> Instructions for the task
Write the material out again exactly.

> Material provided
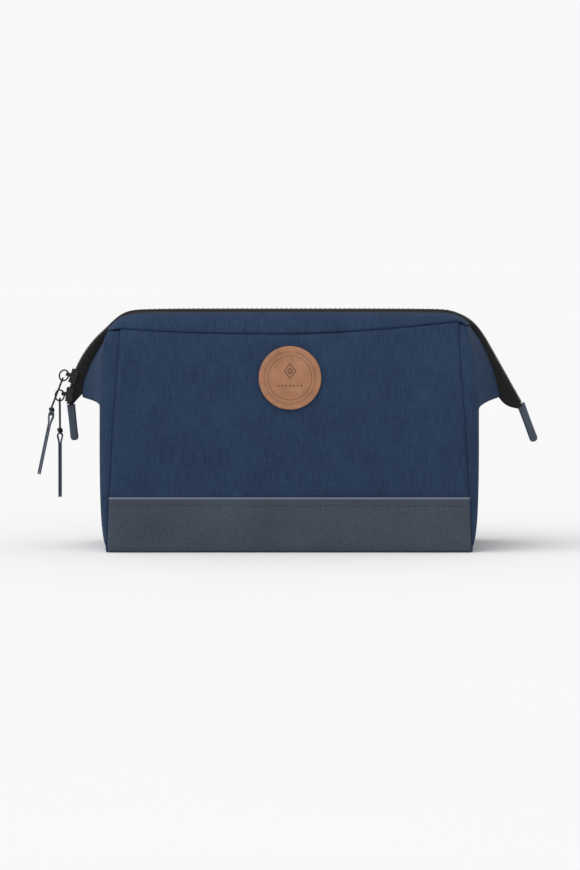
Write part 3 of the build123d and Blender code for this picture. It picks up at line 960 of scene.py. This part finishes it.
# %% Nylon, metal and leather
def plain(name, dark, light, roughness, metallic=0.0, scale=60.0, grain=900.0, relief=0.03, coat=0.0):
    """A smooth finish between two colours, with fine grain in its roughness and bump."""
    finish = Finish(name)
    place = finish.add("TexCoord", output=3)
    cloud, fine = finish.noise(place, scale, 4.0), finish.noise(place, grain, 2.0)
    colour = finish.mix(cloud, dark, light)
    bump = finish.bump(fine, relief * MM, 0.6)
    rough = fine * 0.16 + (roughness - 0.08)
    return finish.done(Base_Color=colour, Roughness=rough, Metallic=metallic, Normal=bump, Coat_Weight=coat)


NYLON = plain("nylon_coil", rgb(20, 20, 21), rgb(40, 40, 41), 0.42)
BLACK_METAL = plain("black_metal", rgb(26, 26, 27), rgb(46, 46, 47), 0.38, 0.55)
STEEL = plain("dark_steel", rgb(44, 46, 50), rgb(66, 68, 72), 0.4, 0.8)
BOARD = plain("stiff_board", rgb(48, 48, 50), rgb(64, 64, 66), 0.6, relief=0.06)
FOAM = plain("foam_sheet", rgb(186, 186, 182), rgb(205, 205, 200), 0.9, grain=1400.0, relief=0.2)
STRAP = plain("coated_strap", rgb(52, 62, 78), rgb(74, 86, 104), 0.5, grain=1500.0, relief=0.08)
THREAD_NAVY = plain("navy_thread", rgb(30, 42, 66), rgb(52, 66, 94), 0.7, grain=3000.0, relief=0.1)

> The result
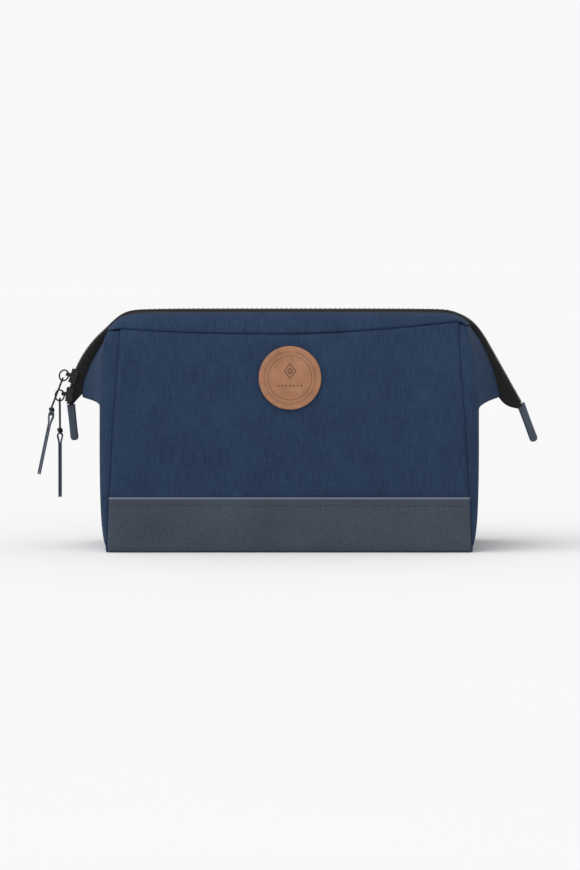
Write part 3 of the build123d and Blender code for this picture. It picks up at line 960 of scene.py. This part finishes it.
# %% Nylon, metal and leather
def plain(name, dark, light, roughness, metallic=0.0, scale=60.0, grain=900.0, relief=0.03, coat=0.0):
    """A smooth finish between two colours, with fine grain in its roughness and bump."""
    finish = Finish(name)
    place = finish.add("TexCoord", output=3)
    cloud, fine = finish.noise(place, scale, 4.0), finish.noise(place, grain, 2.0)
    colour = finish.mix(cloud, dark, light)
    bump = finish.bump(fine, relief * MM, 0.6)
    rough = fine * 0.16 + (roughness - 0.08)
    return finish.done(Base_Color=colour, Roughness=rough, Metallic=metallic, Normal=bump, Coat_Weight=coat)


NYLON = plain("nylon_coil", rgb(20, 20, 21), rgb(40, 40, 41), 0.42)
BLACK_METAL = plain("black_metal", rgb(26, 26, 27), rgb(46, 46, 47), 0.38, 0.55)
STEEL = plain("dark_steel", rgb(44, 46, 50), rgb(66, 68, 72), 0.4, 0.8)
BOARD = plain("stiff_board", rgb(48, 48, 50), rgb(64, 64, 66), 0.6, relief=0.06)
FOAM = plain("foam_sheet", rgb(186, 186, 182), rgb(205, 205, 200), 0.9, grain=1400.0, relief=0.2)
STRAP = plain("coated_strap", rgb(52, 62, 78), rgb(74, 86, 104), 0.5, grain=1500.0, relief=0.08)
THREAD_NAVY = plain("navy_thread", rgb(30, 42, 66), rgb(52, 66, 94), 0.7, grain=3000.0, relief=0.1)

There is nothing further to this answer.